What is different about an older McLean?

"I'm more comfortable being me. I don't want to devolve. I want to evolve and continue to fight and grow. [Aging] is no big deal," said the acclaimed singer/songwriter who has earned places in the Grammy and Songwriters Hall of Fame.

What may be a big deal is his raising two teenagers at his age. He first became a father at age 44 after marrying a woman he met when she interviewed him. He feels strongly that schools and religion can stifle creativity. "Children are extremely creative and then they get into school and turn into workers or a few fall through the crack and become artists."

However, he said today it is difficult to follow one's heart to reach a goal as an artist. "I didn't want to sound like someone else or be like anyone else. I needed to do what I had to do," he said, acknowledging that he's glad the music business did not make him into someone he's not.
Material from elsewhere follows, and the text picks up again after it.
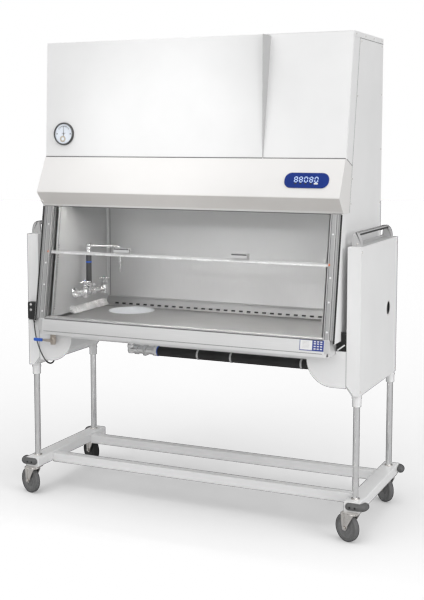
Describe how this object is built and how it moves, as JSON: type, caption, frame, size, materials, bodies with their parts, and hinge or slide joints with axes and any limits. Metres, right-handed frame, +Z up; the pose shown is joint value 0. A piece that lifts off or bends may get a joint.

A person has to be very disciplined to achieve success, he advised. Growing up he practiced his music (he is self-taught) five or six hours a day. He doesn't remember having friends. Today that discipline is not easy to come by, he warned, as he parents his own children, a son, 16, and daughter, 19.

"My approach to my own children is that I'm behaving like my parents did, and it bothers me. You see people can fall by the wayside because they may not have the discipline. I had a lot of disciple and I'm still here."

The Don McLean Concert is sponsored by TD Bank. General admission is $50 (lawn seating). Benefactor cost is $125, which includes pre-concert cocktail party, lawn seating in the preferred concert section, and reserved parking section at the Pavilion. Charge tickets online at levittpavilion.com  or by phone, 226-7600.

The Levitt Pavilion's Executive Director Freda Welsh said, "Just like Tom Jones' appearance in June, this second Stars on Tour event will help to underwrite the over 50 nights of free entertainment at the Pavilion this summer."